La notte che abbraccia il finale ha dei picchi di particolare fattura per il discorso sull’immersività culturale da cui siamo partiti: la performance de La Niña, parte del suo tour corde e sonagli, è la chimera di un nuovo pop Italiano che avanza oltre ogni confine, capace di rendere un momento acustico pregno di elementi che riempiono lo stage di emozioni mediterranee fortemente autentiche – con, a sorpresa, anche Marco Castello, sul palco per un duetto in coda all’esibizione. I saluti sono affidati ad una festa tutta a tinte Worldwide, con le vibrazioni esotiche di Coco María prima e con l’ormai padrone di casa Gilles Peterson, alla ricerca del beat perfetto per un’ultima volta sotto la luna, tra vini dell’Etna e palme tropicali.
Nelle intenzioni, questa terza edizione di Ricci aveva una forte ambizione di far connettere jazz, club culture ed eclettiche derivazioni da una parte all’altra delle due barricate, oggi più che mai fortemente chiacchierate.

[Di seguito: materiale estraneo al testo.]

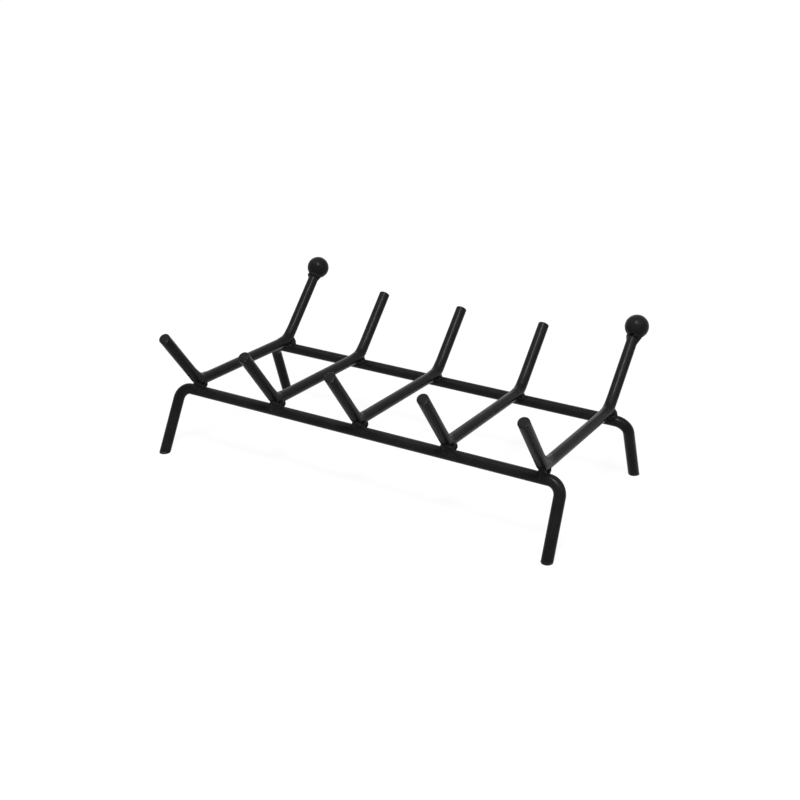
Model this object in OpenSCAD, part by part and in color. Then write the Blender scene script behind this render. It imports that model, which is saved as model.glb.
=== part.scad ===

Operazione riuscita, ma che suscita nuove (e giuste) domande: allora, dove sta andando la cultura club di domani? Sicuramente verso esperienze immersive e contaminanti, senza divisioni di sorta e con uno spirito che rafferma una sottile linea di orizzonti sonori sempre più poliedrica, a dimostrazione di quanto, domani, tale coesione possa portare a rassegne, festival ed eventi dal vivo quanto mai multiformi. Di sfondo, c’era la grande volontà di abbattere apparenti confini tra modi di pensare e fare musica; in superficie, invece, una perenne riscoperta per sentieri a metà tra New Orleans, Napoli e Londra. Tutte e tre, sotto il sole della Sicilia, si sono riunite a fare un po’ di discorsi sul futuro della musica.
Del resto, la parola “jazz” e quella “club” sono presenti entrambe sette volte (otto, con questa), in questo articolo. E io vi giuro che non l’ho fatto apposta.